◆ **Given exercise**
Copy all lines below containing "from".

◆ **Object modeling scripts**
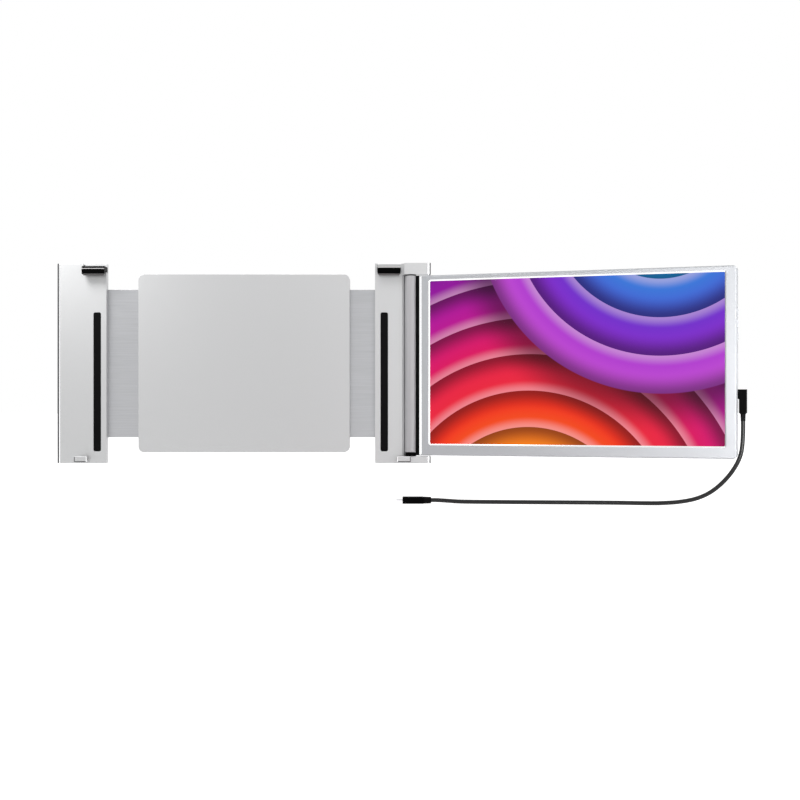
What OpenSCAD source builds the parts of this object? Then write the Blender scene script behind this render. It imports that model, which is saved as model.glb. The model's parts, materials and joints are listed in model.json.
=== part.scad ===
// Laptop screen extender: a telescopic bracket that hangs on a laptop's lid, with one hinged screen.
// Millimetres. The origin is the middle of the centre plate's front face, which the lid's back
// rests against. +X runs to the hinge, -Y towards the person in front, +Z up.

/* [Screen] */
// Width of the lit display
display_w = 309.4; // [280:0.2:320]
// Height of the lit display
display_h = 174; // [165:0.5:185]
// Bezel on the left and right of the display
bezel_side = 12.15; // [11:0.05:16]
// Bezel above the display
bezel_top = 6.4; // [5:0.1:12]
// Bezel below the display
bezel_bottom = 12.6; // [11:0.1:20]
// Thickness of the whole screen
screen_t = 10; // [9.6:0.1:13]
// Radius of the screen's corners at its free end
screen_corner_r = 5; // [3:0.5:6]
// Wall of the screen's back shell and bezel sides
screen_wall = 1.8; // [1.4:0.1:2.2]
// How far the display lies behind the bezel's front
display_recess = 1.2; // [0.8:0.1:1.4]
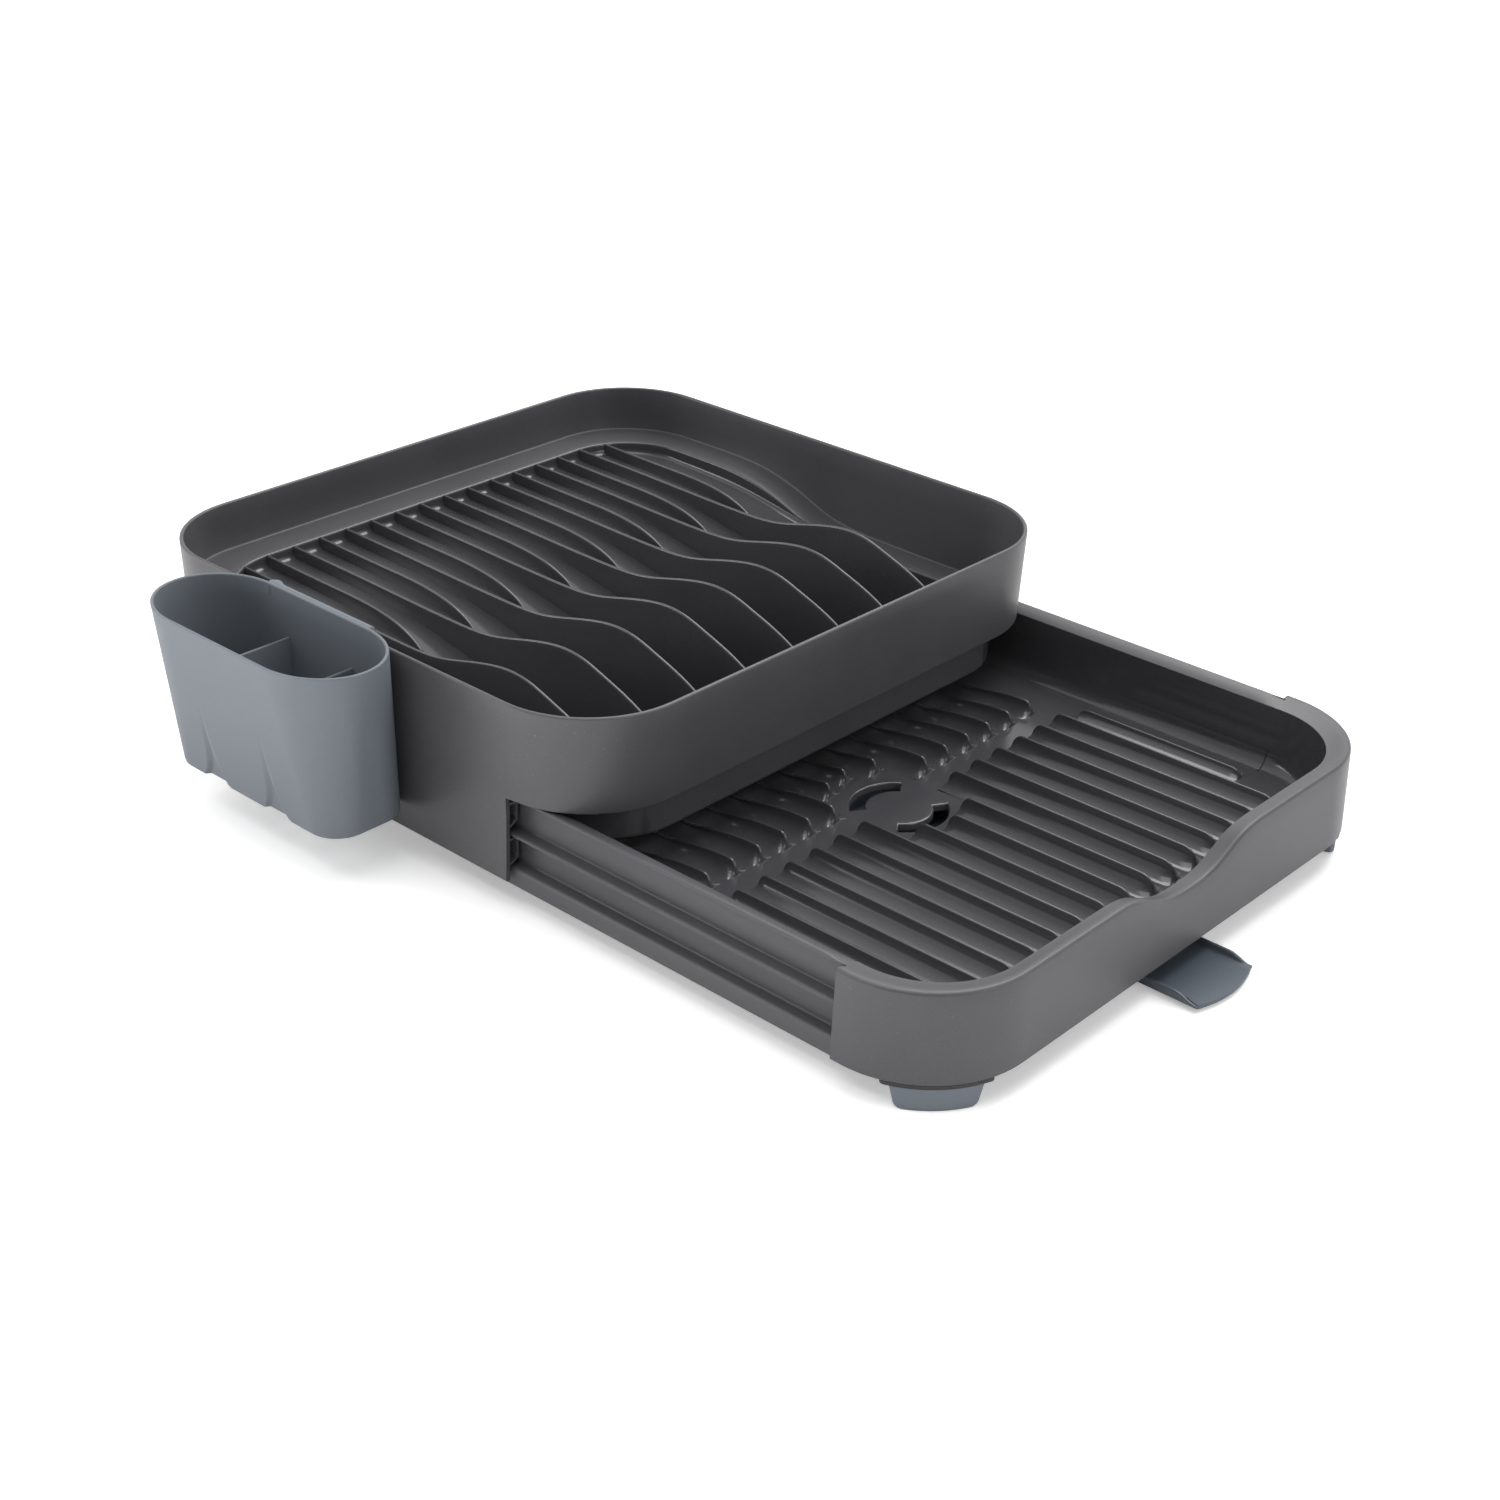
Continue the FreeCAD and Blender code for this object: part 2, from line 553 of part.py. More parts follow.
ribs = []
half_span = (rib_count - 1) / 2.0 * rib_pitch
for index in range(rib_count):
    y = index * rib_pitch - half_span
    share = (y / half_span) ** 2
    ribs.append(rib(y, drain_x + front_rib_start, drawer_front - front_rib_end, rib_top, rib_top, wall))
    ribs.append(rib(y, drawer_back + rear_rib_start, drain_x - rear_rib_end - rear_rib_bow * share, rib_top - rear_rib_fall,
                    rib_top, 3 * wall))
edge_y = half_span + rib_pitch
edge_top = floor_middle + floor_rise * edge_y / (rack_width / 2.0) + end_rib_height
for y in (-edge_y, edge_y):
    ribs.append(rib(y, drain_x + front_rib_start, drain_x + front_rib_start + end_rib_length, edge_top, edge_top, wall))
keep_clear = Part.makeCylinder(drain_clear, rim_height, Vector(drain_x, 0, 0))
rib_group = Part.makeCompound(ribs).cut(keep_clear)
drawer = drawer.fuse(rib_group.Solids)

drain_slot = Part.Face(sector_wire(drain_x, 0, slot_inner, slot_outer, 0, slot_half_angle, 0))
drain_slot = drain_slot.extrude(Vector(0, 0, drawer_top))
other_slot = drain_slot.copy()
other_slot.rotate(Vector(drain_x, 0, 0), Vector(0, 0, 1), 180)
drawer = drawer.cut([drain_slot, other_slot])
floor_underside = floor_middle - wall
collar = Part.makeCylinder(collar_radius, floor_middle - collar_bottom - wall / 2.0, Vector(drain_x, 0, collar_bottom))
collar = collar.cut(Part.makeCylinder(collar_radius - spout_wall, floor_middle, Vector(drain_x, 0, 0)))
pivot_end = cup_floor - washer_play
pivot = Part.makeCylinder(pivot_radius, floor_middle - pivot_end - wall / 2.0, Vector(drain_x, 0, pivot_end))
drawer = drawer.fuse([collar, pivot])
screw_bore = Part.makeCylinder(screw_radius, screw_length, Vector(drain_x, 0, pivot_end))
parts["drawer"] = drawer.cut(screw_bore).removeSplitter()

parts["front_foot_right"] = foot(drawer_corner_x, -rack_corner_y, 315.0)
parts["front_pad_right"] = pad(drawer_corner_x, -rack_corner_y, 315.0)
parts["front_foot_left"] = mirrored(parts["front_foot_right"])
parts["front_pad_left"] = mirrored(parts["front_pad_right"])

# Spout: round cup on the pivot, open channel to the tip
cup_radius = collar_radius - spout_wall - collar_gap
cup = Part.makeCylinder(cup_radius, cup_top - cup_floor, Vector(drain_x, 0, cup_floor))
cup_space = Part.makeCylinder(cup_radius - spout_wall, cup_top, Vector(drain_x, 0, cup_floor + spout_wall))
tip_x = drain_x + spout_length
channel_top = cup_floor + spout_wall + spout_depth


def channel(inset, base, top):
    """Channel block from the pivot to the tip, its width reduced by inset on both sides."""
    half = spout_width / 2.0 - inset
    reach = tip_x + (1.0 if inset else 0.0)
    corners = [Vector(drain_x, -half, base), Vector(reach - tip_bulge, -half, base)]
    bulge = Part.Arc(corners[1], Vector(reach, 0, base), Vector(reach - tip_bulge, half, base)).toShape()
    edges = [Part.makeLine(corners[0], corners[1]), bulge,
             Part.makeLine(Vector(reach - tip_bulge, half, base), Vector(drain_x, half, base)),
             Part.makeLine(Vector(drain_x, half, base), corners[0])]
    return Part.Face(Part.Wire(edges)).extrude(Vector(0, 0, top - base))


def falling(shape_points):
    """Wedge that trims the channel to its fall, as an XZ polygon."""
    corners = [Vector(x, 0, z) for x, z in shape_points]
    corners.append(corners[0])
    solid = Part.Face(Part.makePolygon(corners)).extrude(Vector(0, 2 * spout_width, 0))
    solid.translate(Vector(0, -spout_width, 0))
    return solid


outer_limits = falling([(drain_x - 1, cup_floor), (tip_x + 2, cup_floor - spout_fall),
                        (tip_x + 2, cup_floor - spout_fall + spout_wall + 0.6),
                        (tip_x - tip_bulge - tip_cut, channel_top - spout_fall), (drain_x - 1, channel_top)])
inner_limits = falling([(drain_x - 1, cup_floor + spout_wall), (tip_x + 2, cup_floor - spout_fall + spout_wall),
                        (tip_x + 2, cup_top), (drain_x - 1, cup_top)])
channel_outer = channel(0.0, 0.0, cup_top).common(outer_limits)
channel_inner = channel(spout_wall, 0.0, cup_top).common(inner_limits)
spout = cup.fuse(channel_outer).cut([cup_space, channel_inner])
hub_radius = pivot_radius + pivot_clear
hub = Part.makeCylinder(hub_radius + 2 * spout_wall, channel_top - cup_floor, Vector(drain_x, 0, cup_floor))
spout = spout.fuse(hub).cut(Part.makeCylinder(hub_radius, cup_top, Vector(drain_x, 0, 0)))
parts["spout"] = spout.removeSplitter()

washer_top = cup_floor - washer_play
washer = Part.makeCylinder(washer_radius, washer_thickness, Vector(drain_x, 0, washer_top - washer_thickness))
parts["pivot_washer"] = washer.cut(Part.makeCylinder(screw_radius, washer_top, Vector(drain_x, 0, 0)))
head_top = washer_top - washer_thickness
head = Part.makeCylinder(screw_head_radius, screw_head_height, Vector(drain_x, 0, head_top - screw_head_height))
shank = Part.makeCylinder(screw_radius, screw_length + washer_thickness, Vector(drain_x, 0, head_top))
parts["pivot_screw"] = head.fuse(shank).removeSplitter()

# Caddy: tapered cup, dividers behind two recesses, hook over the rim
caddy_low_x = caddy_x - caddy_length / 2.0
caddy_high_x = caddy_x + caddy_length / 2.0
caddy_front = caddy_back - caddy_depth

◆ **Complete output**
Continue the FreeCAD and Blender code for this object: part 2, from line 553 of part.py. More parts follow.
    """Channel block from the pivot to the tip, its width reduced by inset on both sides."""